In this listing, you will see the points along the road that I have marked the GPS to recognize the shorter distance between them and the orientation seen from their global perspective on the bearings between them. You will also see the highest village on earth with year-round habitation, the high dry and cold town of Kibber, I had visited last time and will again this time, remembering that it was just beyond the Ki Monastery which clings to its isolated mountaintop over looking the stark simplicity of the Spiti River-a braided channel of water through a vast barren valley.
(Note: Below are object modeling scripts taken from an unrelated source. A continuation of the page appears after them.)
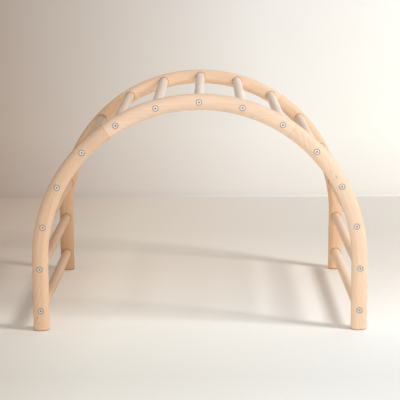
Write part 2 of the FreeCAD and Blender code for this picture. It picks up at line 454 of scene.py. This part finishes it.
position = group_in.outputs["Position"]
waver = stretched_noise(wood_grain, position, (1.6, 6.0), 2.0)
wobble = stretched_noise(wood_grain, position, (7.0, 60.0), 2.0)
parts = add_node(wood_grain, "ShaderNodeSeparateXYZ", in0=position).outputs
heart_distance = sum_up(wood_grain, "SQRT", sum_up(
    wood_grain, "ADD", sum_up(wood_grain, "MULTIPLY", parts["Y"], parts["Y"]),
    sum_up(wood_grain, "MULTIPLY", parts["Z"], parts["Z"])))
heart_distance = sum_up(wood_grain, "MULTIPLY_ADD", waver, 0.020, heart_distance)
heart_distance = sum_up(wood_grain, "MULTIPLY_ADD", wobble, 0.003, heart_distance)
year = sum_up(wood_grain, "FRACT", sum_up(wood_grain, "DIVIDE", heart_distance, group_in.outputs["Ring Spacing"]))
late_wood = ramp(wood_grain, year, [(0.0, 0.30), (0.40, 0.0), (0.85, 1.0), (1.0, 0.30)])
streaks = stretched_noise(wood_grain, position, (3.0, 150.0), 3.0, 0.6)
fibres = stretched_noise(wood_grain, position, (60.0, 1500.0), 2.0, 0.6)
tone = stretched_noise(wood_grain, position, (2.0, 14.0), 1.0)
flecks = ramp(wood_grain, stretched_noise(wood_grain, position, (190.0, 1500.0), 1.0), [(0.63, 0.0), (0.72, 1.0)])
depth = sum_up(wood_grain, "MULTIPLY", late_wood, group_in.outputs["Ring Strength"])
depth = sum_up(wood_grain, "MULTIPLY_ADD", ramp(wood_grain, streaks, [(0.32, 0.0), (0.70, 1.0)]), 0.34, depth)
depth = sum_up(wood_grain, "MULTIPLY_ADD", ramp(wood_grain, tone, [(0.30, 0.0), (0.70, 1.0)]), 0.26, depth)
depth = sum_up(wood_grain, "MULTIPLY_ADD", ramp(wood_grain, fibres, [(0.30, 0.0), (0.70, 1.0)]), 0.12, depth)
depth = sum_up(wood_grain, "MULTIPLY_ADD", flecks, group_in.outputs["Fleck Strength"], depth, clamp=True)
colour = blend_colours(wood_grain, depth, group_in.outputs["Pale"], group_in.outputs["Deep"])
wood_grain.links.new(colour, group_out.inputs["Color"])
rough = sum_up(wood_grain, "MULTIPLY_ADD", fibres, 0.16, 0.44)
wood_grain.links.new(sum_up(wood_grain, "MULTIPLY_ADD", late_wood, -0.05, rough), group_out.inputs["Roughness"])
wood_grain.links.new(sum_up(wood_grain, "MULTIPLY_ADD", flecks, -0.6, fibres), group_out.inputs["Height"])
print("wood_grain has", len(wood_grain.nodes), "nodes")

# %% [markdown]
# ### Dark seams and painted shade at joints
#
# The glued seams read as a thin darker line. Round the mouths of the sockets, round each counterbore and along the
# eased edge of each foot, a thin dark line is painted shade, where the pieces meet and shade falls. One group makes
# that mask for any rail board. A knot is a small dark eye in the board, longer along the grain.

# %% Group: seams and painted shade
# Brown for the dark seam lines, and for the painted shade at sockets, counterbores, feet and rung ends.
JOINT_AND_SHADE_BROWN = (0.26, 0.13, 0.06, 1)
KNOT_BROWN = (0.34, 0.17, 0.08, 1)
RIM_LINE_RADIUS = 0.0092
SEAM_DARK, FOOT_SHADE, MOUTH_SHADE, RIM_SHADE = 0.45, 0.8, 0.85, 0.40
seams_and_painted_shade, group_in, group_out = new_group(
    "seams_and_painted_shade", [("Position", "NodeSocketVector", None)], [("Dark", "NodeSocketFloat")])


def narrow_line(tree, distance, half_width):
    """1 where distance is 0, falling to 0 at half_width."""
    share = sum_up(tree, "DIVIDE", sum_up(tree, "ABSOLUTE", distance), half_width)
    return sum_up(tree, "SUBTRACT", 1.0, share, clamp=True)


SEAM_ALONG = SEAM_ANGLE * ARCH_RADIUS
spot = use_group(seams_and_painted_shade, arch_place, Position=group_in.outputs[0])
seam = narrow_line(seams_and_painted_shade, sum_up(seams_and_painted_shade, "SUBTRACT", spot.outputs["Along"], SEAM_ALONG), 0.0010)
place_axes = add_node(seams_and_painted_shade, "ShaderNodeSeparateXYZ", in0=group_in.outputs[0]).outputs
inside = sum_up(seams_and_painted_shade, "LESS_THAN", sum_up(seams_and_painted_shade, "ABSOLUTE", place_axes["Y"]), RAIL_PLANE)
outside = sum_up(seams_and_painted_shade, "SUBTRACT", 1.0, inside)
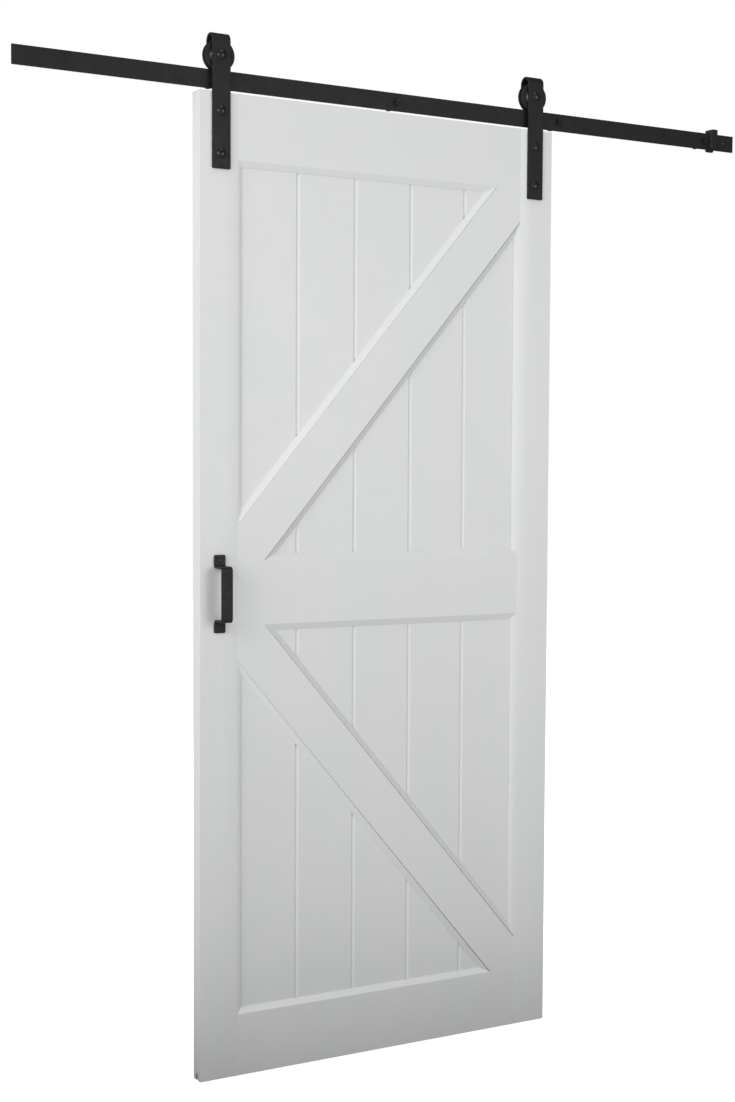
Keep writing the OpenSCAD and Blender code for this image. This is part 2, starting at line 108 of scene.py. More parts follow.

As we entered the Spiti Valley the sun was crossing behind us at the Kunzum-La Pass, and shadows lengthened from the vertical landscape before us. The banded buttes were reflected out of the golden braided threads of the Spiti River and the Grecian columns of the "hoodahs" (as the formations that are weathered away under capstone rocks would be called along the Green and Colorado Rivers in the Western US) look like they have been engineered there to shore up the collapse of the entire Himalayan range eroding above them. From the far side of the Spiti River Canyon I could look across and see both the Ki monastery and the still higher and more distant village of Kibber reflecting back the sunset as Alpenglow tinged the summits behind them It is a magic moment to be carrying a couple of cameras-and I had no unexposed film by the time we drove past the "highest filling station on earth" in the town of Kaza-our "destination travel."

KAZA, SPITI,
"DESTINATION TRAVEL"
FOR THE SAKE OF ACHIEVING
A "MISSION ACCOMPLISHED"

Welcome-at last-to your Kaza destination. No one gets here on his or her way to anywhere else, so you really have to want to be here to find yourself here at all! It has taken over ten days to get here with a lot of forces at enmity with my planned arrival here last week. I never take for granted my arrival at any place which I have programmed, nor with all the planned accouterments I had packed. I had begun this trip with four big packs of medicines, with assurances of four more in places such as Atlanta and Simla, and despite extraordinary efforts to keep these moving along with me, I arrive (thank God) but none of the medicines are accompanying me (courtesy of the evil forces unleashed by terrorists with another agenda.) But, here I am, and we will do what we can do as soon as I meet the unique residual group of those who have somehow come through stories similar, if not as complex, as mine, and we will get to work in the Kaza clinics planned for tomorrow, God willing!